Many different scholars have contributed research to the field of modularity. Some support the view that language processing is modular (Brain and Behavioral Sciences - J. J. Bryson), while others support the view that language processing is not modular (PDP Models and General Issues in Cognitive Science - D. E. Rumelhart, & J. L. McClelland), The research of Dr. Fromkin helped support the hypothesis that language is modular.

However, many scholars have argued (including those mentioned above) that even though speech errors do occur people are still able to understand one another. This indicates that language is not modular.

(I admire a pioneer in any field of study, especially when communication is involved. However, when the underbrush is cut away to reveal an unknown path, the hedges still have to be cut and trimmed in order to have a decent view of that path.)

(Apparently it’s an on-going debate between psycho- and neuro-linguistics that won’t be solved in Ben’s blog. :)

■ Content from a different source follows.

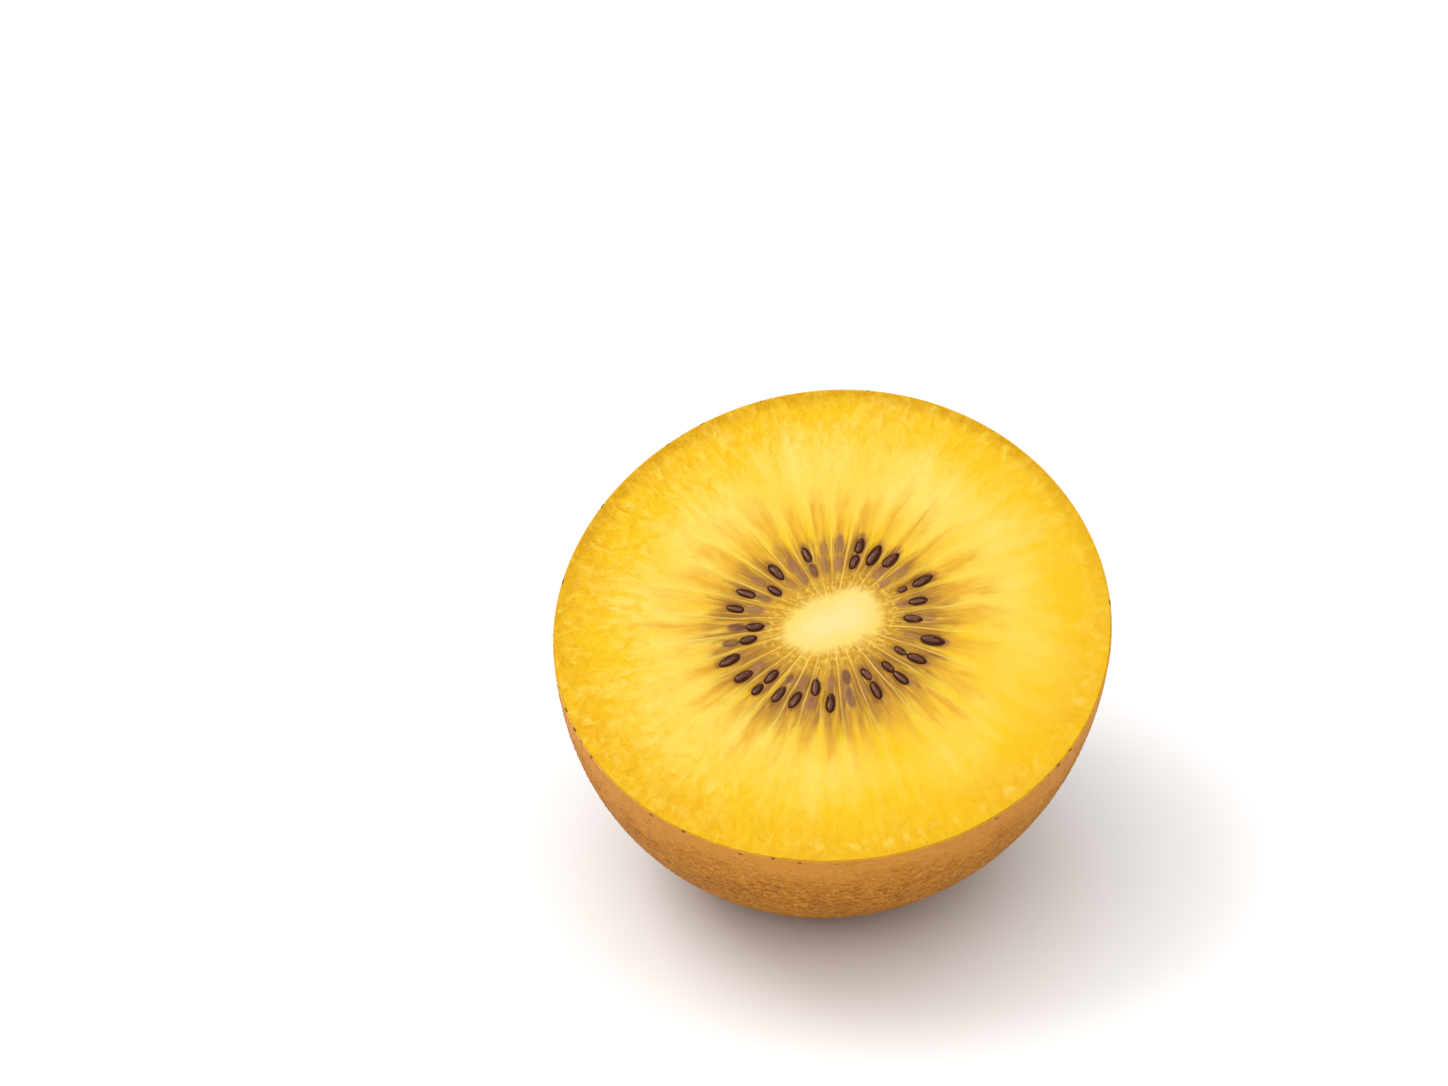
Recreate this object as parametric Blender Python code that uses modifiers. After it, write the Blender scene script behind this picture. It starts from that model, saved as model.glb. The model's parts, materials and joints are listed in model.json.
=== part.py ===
"""Half of a golden kiwi fruit, cut across its middle and resting on its skin with the cut face up.

The fruit is one turned oval. Its blossom end has a shallow dimple, with the low button of its
dried flower in it. A knife cuts the fruit where it is widest, and a small flat spot under the
middle of its weight lets it rest. The cut face leans towards -Y, and X runs along the longer way
across it. Metres, +Z up, with the rest spot at z = 0 and the origin under the middle of the box.
"""

import math

import bpy
from mathutils import Vector

# Driving dimensions
CUT_LENGTH = 0.0520  # across the cut face, the longer way
CUT_WIDTH = 0.0486  # across the cut face, the shorter way
HALF_LENGTH = 0.0360  # from the cut to the blossom end
BLUNTNESS = 2.3  # 2 would be an ellipse, and more is blunter
CUT_TURN = math.radians(20.0)  # how far the longer way is turned in the cut's plane
LEAN = math.radians(26.5)  # how far the cut face leans from level
SPOT_DEPTH = 0.00055  # how much of the fruit's underside the rest spot takes off

# The blossom end
DIMPLE_DEPTH = 0.0012
DIMPLE_RADIUS = 0.0036
BUTTON_HEIGHT = 0.0009
BUTTON_RADIUS = 0.0019

# How finely the fruit is turned
OUTLINE_ROWS = 24  # from the cut to an end
TURN_STEPS = 80
WELD = 0.00001

KNIFE_SIZE = 0.120  # side of the boxes that cut

SKIN_COLOUR = (0.42, 0.24, 0.06, 1.0)
SKIN_ROUGHNESS = 0.6


def clear_scene():
    """Removes every object that the scene holds."""
    for obj in list(bpy.data.objects):
        bpy.data.objects.remove(obj, do_unlink=True)


def collection(name, rendered=True):
    """A new collection in the scene, seen in renders or not."""
    made = bpy.data.collections.new(name)
    made.hide_render = not rendered
    bpy.context.scene.collection.children.link(made)
    return made


def skin_material():
    """The fruit's brown-gold skin."""
    material = bpy.data.materials.new("kiwi_skin")
    material.use_nodes = True
    shader = material.node_tree.nodes["Principled BSDF"]
    shader.inputs["Base Color"].default_value = SKIN_COLOUR
    shader.inputs["Roughness"].default_value = SKIN_ROUGHNESS
    shader.inputs["Metallic"].default_value = 0.0
    return material


def outline_radius(angle):
    """The fruit's radius where the outline has turned by this angle from the widest place."""
    return CUT_LENGTH / 2 * math.cos(angle) ** (2 / BLUNTNESS)


def outline_height(angle):
    """The height on the core's line for the same angle, towards the stem if it's positive."""
    height = HALF_LENGTH * abs(math.sin(angle)) ** (2 / BLUNTNESS)
    return math.copysign(height, angle)


def blossom_end(radius):
    """How far the dimple lifts the blossom end at this radius, less the button in it."""
    dimple = DIMPLE_DEPTH * math.exp(-((radius / DIMPLE_RADIUS) ** 2))
    button = BUTTON_HEIGHT * math.exp(-((radius / BUTTON_RADIUS) ** 4))
    return dimple - button


def outline():
    """The fruit's outline from the stem end down to the blossom end, with both ends on the axis."""
    points = [Vector((0, 0, HALF_LENGTH))]
    rows = 2 * OUTLINE_ROWS
    for row in range(rows):
        angle = math.pi / 2 - math.pi * (row + 0.5) / rows
        radius = outline_radius(angle)
        height = outline_height(angle)
        if height < 0:
            height += blossom_end(radius)
        points.append(Vector((radius, 0, height)))
    points.append(Vector((0, 0, blossom_end(0) - HALF_LENGTH)))
    return points


def turned_fruit(group, placed_by):
    """The whole fruit: its outline turned about the core, flattened a little, turned and leant."""
    points = outline()
    mesh = bpy.data.meshes.new("kiwi_half")
    mesh.from_pydata(points, [(i, i + 1) for i in range(len(points) - 1)], [])
    fruit = bpy.data.objects.new("kiwi_half", mesh)
    group.objects.link(fruit)
    fruit.parent = placed_by
    fruit.rotation_mode = "XYZ"
    fruit.rotation_euler = (LEAN, 0, 0)
    fruit.rotation_euler.rotate_axis("Z", CUT_TURN)
    fruit.scale = (1, CUT_WIDTH / CUT_LENGTH, 1)
    screw = fruit.modifiers.new("turn", "SCREW")
    screw.axis = "Z"
    screw.angle = math.tau
    screw.steps = TURN_STEPS
    screw.render_steps = TURN_STEPS
    screw.use_merge_vertices = True
    screw.merge_threshold = WELD
    screw.use_smooth_shade = True
    mesh.materials.append(skin_material())
    return fruit


def cutter(name, group, placed_by, centre, lean):
    """A box of the cutting size, which only shows as a wire."""
    bpy.ops.mesh.primitive_cube_add(size=KNIFE_SIZE)
    box = bpy.context.object
    box.name = name
    for holder in list(box.users_collection):
        holder.objects.unlink(box)
    group.objects.link(box)
    box.parent = placed_by
    box.location = centre
    box.rotation_euler = (lean, 0, 0)
    box.hide_render = True
    box.display_type = "WIRE"
    return box


def cut(fruit, box):
    """Takes the box away from the fruit."""
    difference = fruit.modifiers.new(box.name, "BOOLEAN")
    difference.operation = "DIFFERENCE"
    difference.solver = "EXACT"
    difference.object = box


def box_of(obj):
    """The low and high corners of an object's finished mesh, in the world."""
    bpy.context.view_layer.update()
    finished = obj.evaluated_get(bpy.context.evaluated_depsgraph_get())
    mesh = finished.to_mesh()
    points = [finished.matrix_world @ vertex.co for vertex in mesh.vertices]
    low = Vector([min(point[axis] for point in points) for axis in range(3)])
    high = Vector([max(point[axis] for point in points) for axis in range(3)])
    finished.to_mesh_clear()
    return low, high


def main():
    clear_scene()
    parts = collection("golden_kiwi_half")
    cutters = collection("cutters", rendered=False)
    middle = bpy.data.objects.new("cut_middle", None)
    parts.objects.link(middle)
    fruit = turned_fruit(parts, middle)

    across = Vector((0, -math.sin(LEAN), math.cos(LEAN)))
    knife = cutter("knife", cutters, middle, across * KNIFE_SIZE / 2, LEAN)
    cut(fruit, knife)

    lowest = box_of(fruit)[0].z
    board_top = lowest + SPOT_DEPTH
    board = cutter("board", cutters, middle, Vector((0, 0, board_top - KNIFE_SIZE / 2)), 0)
    cut(fruit, board)

    low, high = box_of(fruit)
    middle.location = Vector((-(low.x + high.x) / 2, -(low.y + high.y) / 2, -low.z))


if __name__ == "__main__":
    main()
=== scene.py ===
import json
import math

import bpy
import numpy as np
from bpy.props import FloatProperty, FloatVectorProperty, IntProperty, PointerProperty
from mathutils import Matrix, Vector

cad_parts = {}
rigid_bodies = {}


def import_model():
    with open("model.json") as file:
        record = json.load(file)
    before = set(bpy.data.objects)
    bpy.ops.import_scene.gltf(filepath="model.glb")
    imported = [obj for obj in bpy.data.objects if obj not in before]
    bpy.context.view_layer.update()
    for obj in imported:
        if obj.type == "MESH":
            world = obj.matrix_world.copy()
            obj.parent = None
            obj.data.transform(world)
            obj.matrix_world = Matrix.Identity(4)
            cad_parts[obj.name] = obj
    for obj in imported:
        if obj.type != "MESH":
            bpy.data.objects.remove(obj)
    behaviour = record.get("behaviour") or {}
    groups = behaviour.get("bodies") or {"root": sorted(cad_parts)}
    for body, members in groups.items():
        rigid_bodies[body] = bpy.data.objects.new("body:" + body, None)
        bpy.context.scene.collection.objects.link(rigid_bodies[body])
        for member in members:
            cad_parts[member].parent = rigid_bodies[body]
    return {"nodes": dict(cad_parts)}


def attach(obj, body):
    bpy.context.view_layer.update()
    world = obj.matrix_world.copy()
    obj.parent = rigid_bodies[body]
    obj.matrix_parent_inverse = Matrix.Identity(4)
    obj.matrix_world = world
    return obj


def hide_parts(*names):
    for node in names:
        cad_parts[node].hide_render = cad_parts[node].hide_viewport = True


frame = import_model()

bl_info = {
    "name": "Golden kiwi half",
    "version": (1, 0, 0),
    "blender": (4, 5, 0),
    "location": "View3D > Sidebar > Kiwi",
    "description": "Half a golden kiwi fruit, cut across, with its flesh, seeds, skin and fuzz",
    "category": "Add Mesh",
}

NODE = "kiwi_half"
BODY = "root"
MM = 0.001
UP = np.array((0.0, 0.0, 1.0))


# ---------------------------------------------------------------- the frame's fruit


def unit(vector):
    """The vector or vectors at length one."""
    return vector / np.linalg.norm(vector, axis=-1, keepdims=True)


class CutFruit:
    """Where the frame's cut fruit lies and how big it is, worked out from its solid.

    The cut face is the flat with the most area. Its oval's half lengths are twice the square
    roots of its second moments, and the fruit's depth is how far it reaches behind the cut.
    """

    def __init__(self, node):
        mesh = frame["nodes"][node].data
        points = np.empty(len(mesh.vertices) * 3)
        mesh.vertices.foreach_get("co", points)
        points = points.reshape(-1, 3)
        mesh.calc_loop_triangles()
        corner_of = np.empty(len(mesh.loop_triangles) * 3, np.int32)
        mesh.loop_triangles.foreach_get("vertices", corner_of)
        corners = points[corner_of.reshape(-1, 3)]
        twice = np.cross(corners[:, 1] - corners[:, 0], corners[:, 2] - corners[:, 0])
        area = np.linalg.norm(twice, axis=1) / 2
        facing = np.round(twice / (2 * area[:, None] + 1e-15), 2)
        _, group = np.unique(facing, axis=0, return_inverse=True)
        group = group.reshape(-1)
        flat = group == np.argmax(np.bincount(group, area))
        corners, area = corners[flat], area[flat]

        self.middle = (corners.mean(axis=1) * area[:, None]).sum(axis=0) / area.sum()
        self.out = unit(twice[flat].sum(axis=0))
        self.right = unit(np.cross(UP, self.out))
        self.uphill = np.cross(self.out, self.right)
        plane = np.stack([self.right, self.uphill], axis=1)
        offsets = (corners - self.middle) @ plane
        total = offsets.sum(axis=1)
        squares = np.einsum("tci,tcj->tij", offsets, offsets) + np.einsum("ti,tj->tij", total, total)
        moments = (squares * area[:, None, None] / 12).sum(axis=0) / area.sum()
        spread, axes = np.linalg.eigh(moments)
        self.short_half, self.long_half = 2 * np.sqrt(spread)
        self.turn = math.atan(axes[1, 1] / axes[0, 1])
        self.depth = float((-(points - self.middle) @ self.out).max())

    def place(self, across, uphill, height):
        """Points given along the cut face and above it, in the frame's own axes."""
        return (
            self.middle
            + np.asarray(across)[..., None] * self.right
            + np.asarray(uphill)[..., None] * self.uphill
            + np.asarray(height)[..., None] * self.out
        )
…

Perhaps you should look into Hyams (big fan) work in pragmatic development of the English language. Consequences and real life effects, meaning any situation in every single day, (not just anything having to do with government or one thing in particular), affect a person’s language. To me that also states a non-modular approach to an ever changing and adapting language that people seem to understand on the fly, as it were. No other langauge but English has shown to accomplish this.

I've had years to study it, though no degree to show for it - Obviously, a piece of paper is something you hold in high regard. But, I am glad I actually have someone to discuss the topic with. :)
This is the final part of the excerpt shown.